As I listened to my friends describe their dad so vividly and personally, it made me think, as I’m sure you have if you’ve ever been to the funeral of a loved one. At funerals, we do what tends to be so hard for us every day: see the good and forget about the bad. This time of reflection and introspection has consumed me for the day with thoughts of my life, legacy, and eternal impact on my kids, family, and friends.
Have you been there? I don’t think we fully grasp how much we mean to the people around us. We’re designed to interact, love, and care for one another.

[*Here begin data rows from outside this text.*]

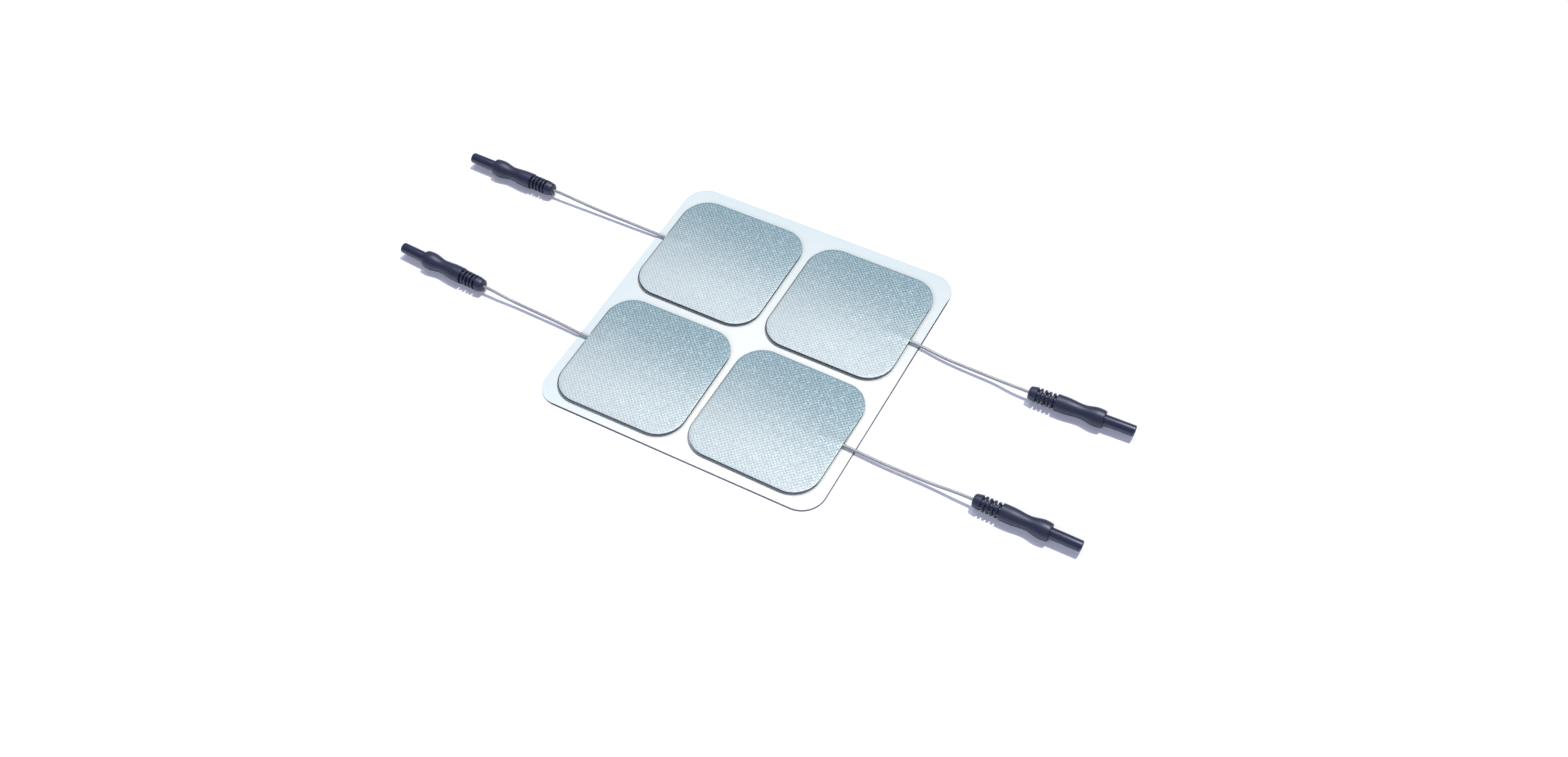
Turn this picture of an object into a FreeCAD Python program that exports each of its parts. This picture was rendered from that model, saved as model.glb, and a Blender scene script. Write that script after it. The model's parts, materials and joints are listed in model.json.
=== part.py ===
"""Four self-adhesive nerve-stimulation electrodes on one release liner, each with a short lead and a 2 mm socket.

Each electrode is a square stack: a sheet of skin gel, a conductive carbon film and a cover cloth. A bare fan of
strands lies between film and cloth, runs out through the lead's jacket and is crimped in a split socket contact.
The contact sits in a stiff sleeve, and a soft grip with a ribbed tail is moulded round sleeve and jacket.

Millimetres, +Z up. The origin is under the middle of the liner, on the surface that it lies on. The leads leave
the set along -X and +X. Every electrode peels off the liner, straight up in this model.
"""

import math
import os

import FreeCAD, Part  # noqa: E401  FreeCAD has to be imported first

Vector = FreeCAD.Vector
X_AXIS = Vector(1, 0, 0)
Z_AXIS = Vector(0, 0, 1)

# Pad: the stack that sticks to the skin
PAD_LENGTH = 50.0  # along the lead
PAD_WIDTH = 50.0
PAD_CORNER = 10.0
GEL_THICKNESS = 1.1
FILM_THICKNESS = 0.12
CLOTH_THICKNESS = 0.32

# Release liner, and how the pads are laid out on it
LINER_THICKNESS = 0.4
LINER_CORNER = 9.0
PAD_GAP_X = 3.7
PAD_GAP_Y = 4.5
MARGIN_X = 4.3
MARGIN_FRONT = 4.2
MARGIN_BACK = 6.4

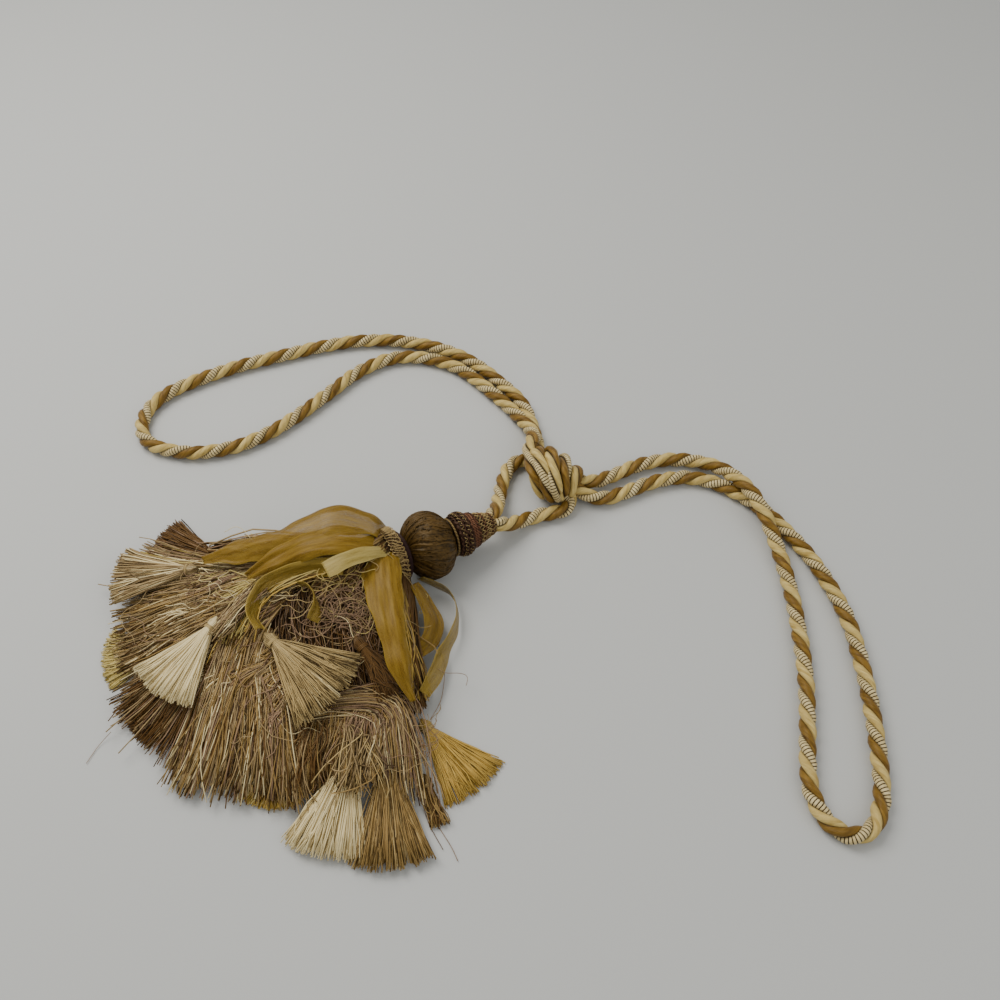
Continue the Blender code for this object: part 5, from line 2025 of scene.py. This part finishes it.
STRAYS = (
    Stray(
        "stray_dark_threads",
        (
            ((84, 24, 6), (89, 8, 3), (88, -12, 1.5), (82, -26, 1.5)),
            ((80, -64, 4), (86, -82, 1.2), (96, -98, 0.8), (100, -106, 0.8)),
            ((78, -66, 4), (83, -84, 1.2), (92, -100, 0.8)),
            ((-98, -34, 3), (-104, -42, 0.9), (-108, -52, 0.8)),
        ),
        Thread.MAUVE, 0.20, 401,
    ),
)


def build_stage() -> None:
    """Makes the floor, the soft lights and the camera."""
    bpy.ops.object.select_all(action="DESELECT")
    bpy.ops.mesh.primitive_plane_add(size=8.0, location=(0, 0, 0))
    floor = bpy.context.active_object
    floor.name = "floor"
    pale = bpy.data.materials.new("pale_floor")
    pale.use_nodes = True
    shader = pale.node_tree.nodes["Principled BSDF"]
    shader.inputs["Base Color"].default_value = (0.50, 0.50, 0.475, 1.0)
    shader.inputs["Roughness"].default_value = 0.7
    floor.data.materials.append(pale)
    lamps = (
        ("key_light", (-0.55, 0.55, 1.15), 0.9, 17.0, (1.0, 0.985, 0.96)),
        ("fill_light", (0.9, -0.7, 1.1), 1.2, 5.0, (0.96, 0.98, 1.0)),
    )
    for name, place, size, power, colour in lamps:
        data = bpy.data.lights.new(name, "AREA")
        data.size, data.energy, data.color = size, power, colour
        lamp = bpy.data.objects.new(name, data)
        bpy.context.scene.collection.objects.link(lamp)
        lamp.location = place
        lamp.rotation_euler = (Vector((0.08, 0.03, 0.0)) - Vector(place)).to_track_quat("-Z", "Y").to_euler()
    world = bpy.data.worlds.new("room_light")
    world.use_nodes = True
    world.node_tree.nodes["Background"].inputs["Color"].default_value = (0.97, 0.98, 0.97, 1.0)
    world.node_tree.nodes["Background"].inputs["Strength"].default_value = 0.55
    bpy.context.scene.world = world
    camera_data = bpy.data.cameras.new("camera")
    camera_data.lens, camera_data.sensor_width = 36.0, 36.0
    camera = bpy.data.objects.new("camera", camera_data)
    bpy.context.scene.collection.objects.link(camera)
    camera.location = (0.1187, -0.2921, 0.525)
    camera.rotation_euler = (radians(39.0), 0.0, 0.0)
    bpy.context.scene.camera = camera


def main() -> None:
    """Builds the tieback, piece by piece."""
    logging.basicConfig(level=logging.INFO, format="%(name)s: %(message)s")
    build_stage()
    Ropework().build()
    head = HeadFrame()
    Ball(head).build()
    NeckBinding(head).build()
    trims = WaistAndCollar(head)
    trims.gold_cord()
    trims.waist()
    trims.collar()
    SkirtCore(head).build()
    for piece in (*LOCKS, *TUFTS, *TASSELS, *CURLS, *STRAYS, *RIBBONS):
        piece.build()
    meshes = [piece.data for piece in bpy.data.objects if piece.type == "MESH"]
    triangles = sum(len(face.vertices) - 2 for mesh in meshes for face in mesh.polygons)
    log.info("all meshes: %d triangles", triangles)
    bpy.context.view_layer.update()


if __name__ == "__main__":
    main()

The simple things mentioned today were not financially significant, nor were they time consuming acts of affection, they were phone calls, taking someone lunch when they hadn’t eaten, and being there when they needed to talk.
It’s not about the “stuff”; it’s about relationships. Do the people closest to you know how you feel? Do they know how much they mean to you?

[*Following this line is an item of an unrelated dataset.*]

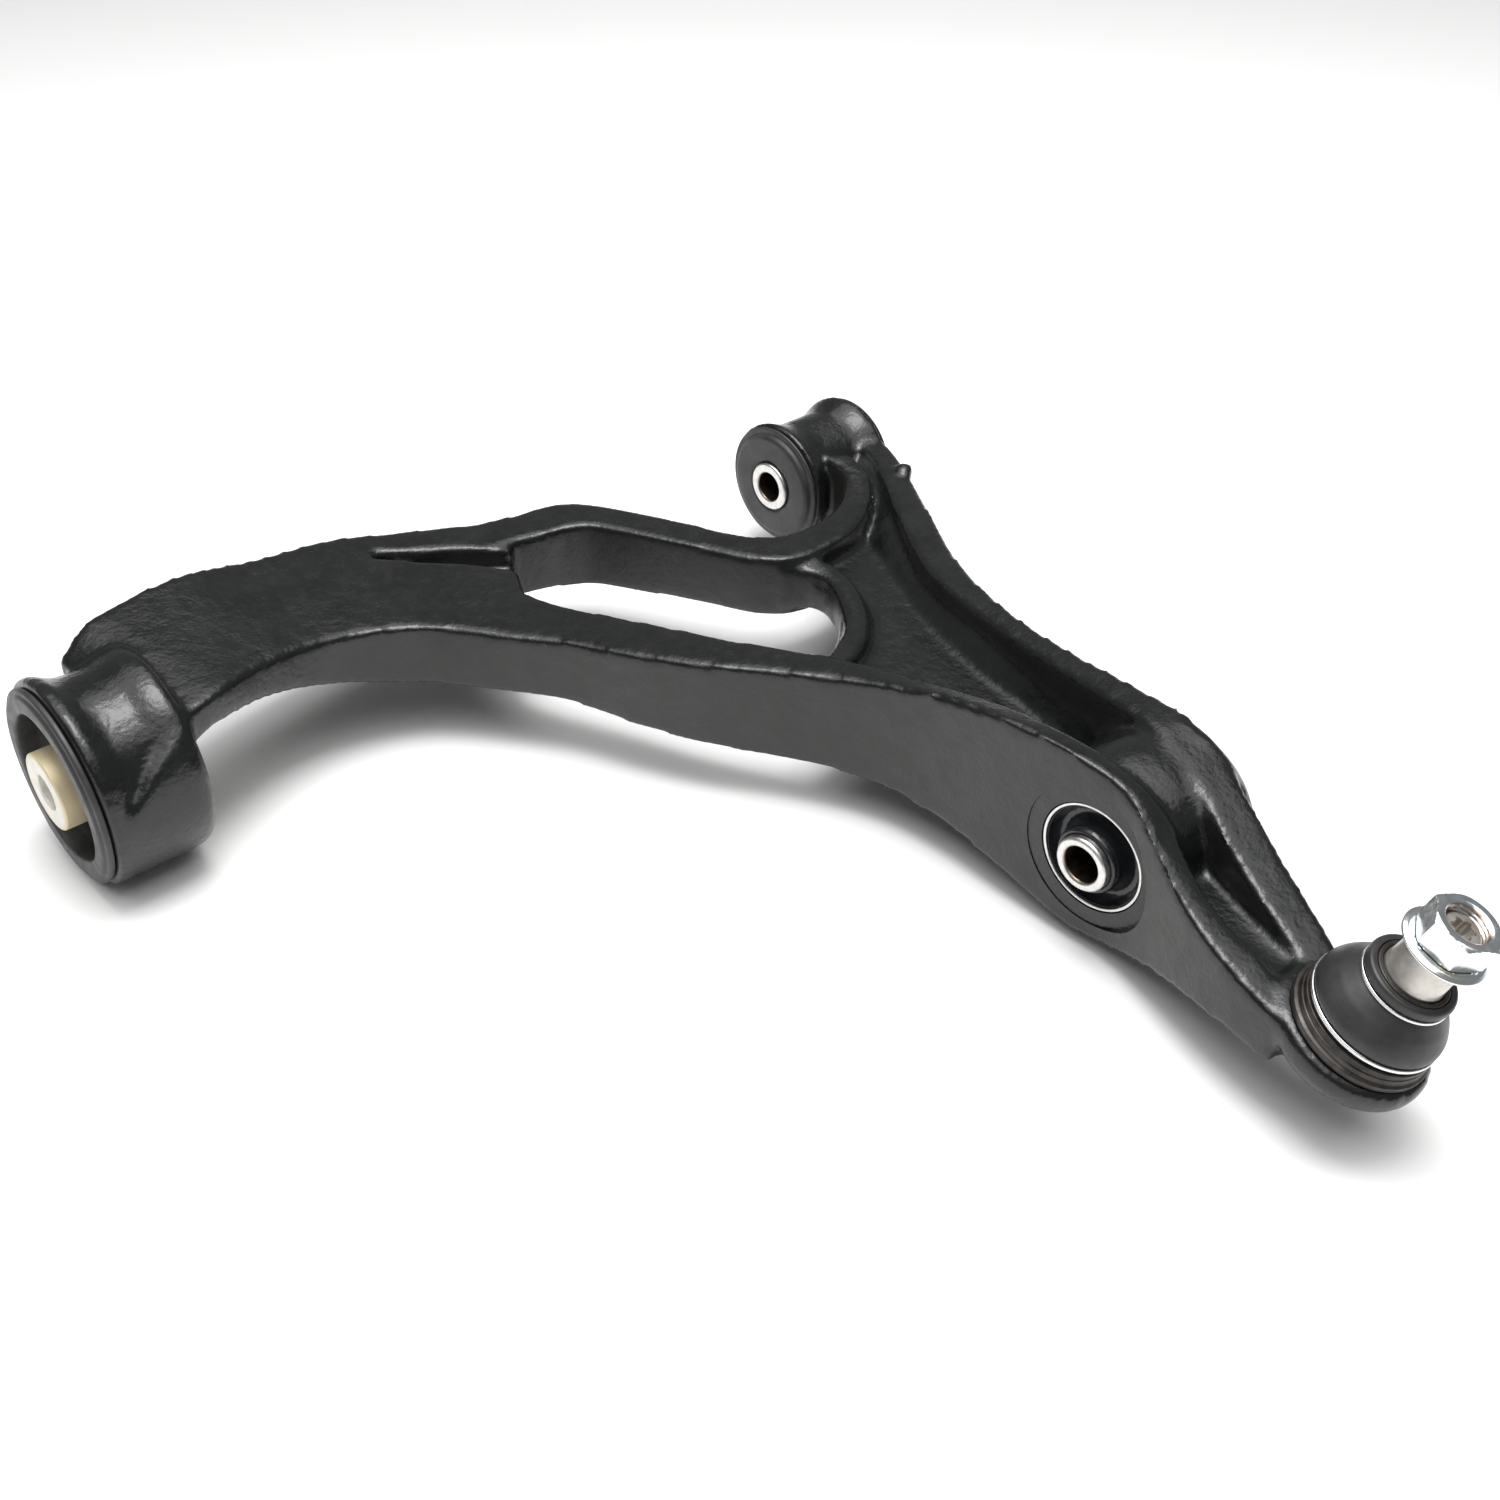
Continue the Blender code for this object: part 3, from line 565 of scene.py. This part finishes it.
def from_axis(tree, point, direction):
    """Distance in metres of a surface point from an axis."""
    where = node(tree, "ShaderNodeTexCoord")
    offset = node(tree, "ShaderNodeVectorMath", operation="SUBTRACT")
    tree.links.new(where.outputs["Object"], offset.inputs[0])
    offset.inputs[1].default_value = point
    across = node(tree, "ShaderNodeVectorMath", operation="CROSS_PRODUCT")
    tree.links.new(offset.outputs["Vector"], across.inputs[0])
    across.inputs[1].default_value = Vector(direction).normalized()
    length = node(tree, "ShaderNodeVectorMath", operation="LENGTH")
    tree.links.new(across.outputs["Vector"], length.inputs[0])
    return length.outputs["Value"]


def tool_marks(tree, distance, pitch, strength, under=None):
    """Fine turned rings at a feed pitch, as bump."""
    rings = node(tree, "ShaderNodeMath", operation="MULTIPLY")
    tree.links.new(distance, rings.inputs[0])
    rings.inputs[1].default_value = tau / pitch
    wave = node(tree, "ShaderNodeMath", operation="SINE")
    tree.links.new(rings.outputs["Value"], wave.inputs[0])
    return bump(tree, wave.outputs["Value"], strength, 0.02 * MM, under)


def core_alloy():
    """Cream-white alloy, brushed smooth, yellower near its rim."""
    mat, tree, shader = surface("core_alloy", (0.74, 0.71, 0.63), 0.5, 0.35)
    away = from_axis(tree, PIVOT, (1, 0, 0))
    rim = spread(tree, away, 0, 1, 13.0 * MM, CORE_R * MM)
    body = blend_colours(tree, spread(tree, speckle(tree, 180.0, 4.0), 0, 1),
                         (0.70, 0.68, 0.62), (0.82, 0.80, 0.74))
    tree.links.new(blend_colours(tree, rim, body, (0.66, 0.56, 0.36)), shader.inputs["Base Color"])
    tree.links.new(tool_marks(tree, away, 0.5 * MM, 0.25), shader.inputs["Normal"])
    return mat


STEEL_TUBE = drawn_steel()
RUBBER = moulded_rubber()

shell = turned("large_bush_shell", eased(sleeve_outline(LARGE_SHELL_R, 31.9, 7.3, 46.0)), PIVOT_AXIS)
finish_piece(shell, STEEL_TUBE, "arm", ["hydro_shell"])


def large_rubber_form(r, z, angles):
    """Two kidney-shaped wells in the mouth, and a moulding nub on the lip."""
    wells = np.clip(np.abs(np.cos(angles)) * 1.8 - 0.7, 0, 1)
    in_mouth = (r > 19.5) & (r < 28.8) & (z > 8) & (z < 30)
    z = np.where(in_mouth, z + 9.0 * wells, z)
    turn = np.angle(np.exp(1j * (angles - radians(35))))
    nub = np.exp(-(turn * 40 / 3.2) ** 2) * np.exp(-((z - 4.6) / 2.4) ** 2)
    return np.where(r > 37, r + 1.6 * nub, r), z


LARGE_RUBBER = [
    (30.0, 5.6), (30.4, 3.6), (31.6, 3.0), (36.6, 3.0), (37.4, 3.4), (38.0, 4.2),
    (39.4, 4.4), (40.0, 5.2), (40.0, 6.7), (31.6, 6.7), (31.6, 45.6), (28.1, 45.6),
    (27.6, 38.0), (20.2, 37.0), (18.7, 45.6), (16.2, 45.6), (16.2, 10.4), (17.4, 10.4),
    (18.4, 11.4), (20.0, 15.0), (22.5, 17.0), (26.0, 17.0), (28.0, 15.5), (29.4, 11.0),
]
rubber = turned("large_bush_rubber", eased(LARGE_RUBBER, 0.9), PIVOT_AXIS, 144, large_rubber_form)
finish_piece(rubber, RUBBER, "arm", ["hydro_rubber"])

core = turned("large_bush_core", eased(sleeve_outline(CORE_R, BOLT_R, 0.0, 54.0, 0.6)), PIVOT_AXIS)
finish_piece(core, core_alloy(), "large_core", ["hydro_core"])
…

As I reflect on my life, I realize that places “me” at the top of the list. A glaring take away from everyone who spoke at the funeral was the unselfishness of Bob and his love for people. Bob wasn’t perfect - neither are you or I - but wouldn’t it be nice to be remembered that way? There are many biblical references I could insert here, but nothing would edify it better than the Golden Rule, spoken by Jesus and recorded in Matthew 7:12: “So in everything, do to others what you would have them do to you, for this sums up the Law and the Prophets.”
Although Jesus’ words seem simple, in reality, they’re very difficult to put into action. No matter how hard we try, we all too often fall short and fail to treat others the way we know we should. Why is that? One reason is because we get so wrapped up in our own lives that we fail to see the needs of others. To put it another way, we think only of our own needs, and not the needs of those around us. We find ourselves saying with the Apostle Paul, “I have the desire to do what is good but I cannot carry it out” (Romans 7:18).
I’ll end with Psalm 19:14: “Let the words of my mouth and the meditation of my heart be acceptable in Your sight, O Lord, my strength and my Redeemer.”